Status: Passed, as amended here, Jun 89 X3J13Issue: HASH-TABLE-SIZE
References: CLtL p.283
Category: CLARIFICATION
Edit history: Version 1, 20-Mar-89, by Moon
Version 2, 1-Jul-89, by Masinter (per Jun89 X3J13 amendments)
Problem description:
CLtL contradicts itself on the meaning of the :SIZE argument to
MAKE-HASH-TABLE. At the top of p.283, it says that the size is "the
maximum number of entries it can hold. Usually the actual capacity of
the table is somewhat less." At the bottom of the page it says "this
argument serves as a hint to the implementation of approximately how
many entries you intend to store." So does the :SIZE intended to be the
actual capacity of the table, or the amount of storage allocated to hold
the table. For example, if the implementation of hash tables is
designed for a loading of 65%, and the user specifies :SIZE 100, does
the table returned have space allocated for 100 entries, so that it
overflows and becomes bigger when 65 entries are inserted, or does the
table have space allocated for 154 entries, so that it overflows and
becomes bigger when 100 entries are inserted?
Proposal (HASH-TABLE-SIZE:INTENDED-ENTRIES):
Believe the bottom of p.283 rather than the top. The :SIZE argument
is approximately the number of entries that can be inserted without
the table having to grow.
Keep the first and last sentences of the definition of :REHASH-THRESHOLD
(CLtL p. 284.) Replace the rest with:
"This can be a REAL between 0 and 1, inclusive, which is a hint to the
implementation of the maximum desired hash table occupancy level. An
implementation is permitted to ignore this argument."
Editorial consequences:
Remove the second complete paragraph of CLtL p. 283. It's too implementa-
tion-dependent. Clarify the implementation is not necessarily an actual
hash table of any particular hashing technique.
Rationale:
The bottom of p.283 is user-oriented, the top is implementation-oriented.
User-oriented seems more appropriate.
Current practice:
Symbolics Genera 7.4 adheres to HASH-TABLE-SIZE:INTENDED-ENTRIES.

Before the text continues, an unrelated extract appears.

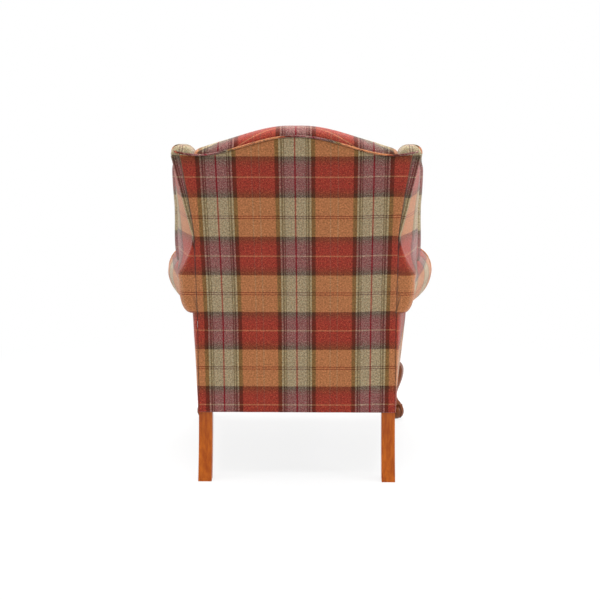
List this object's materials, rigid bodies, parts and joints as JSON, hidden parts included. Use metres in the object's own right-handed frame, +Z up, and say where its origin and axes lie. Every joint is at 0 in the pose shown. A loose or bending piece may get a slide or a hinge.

Other implementations were not surveyed.
Cost to Implementors:
At worst adding a multiplication to MAKE-HASH-TABLE.
Cost to Users:
Probably none, but it is hard to predict.
Cost of non-adoption:
Implementations will probably vary in which of the two interpretations
they believe. The language standard will not be self-consistent.
Performance impact:
None of any significance.
Benefits/Esthetics:
More self-consistent language.
Discussion:
None.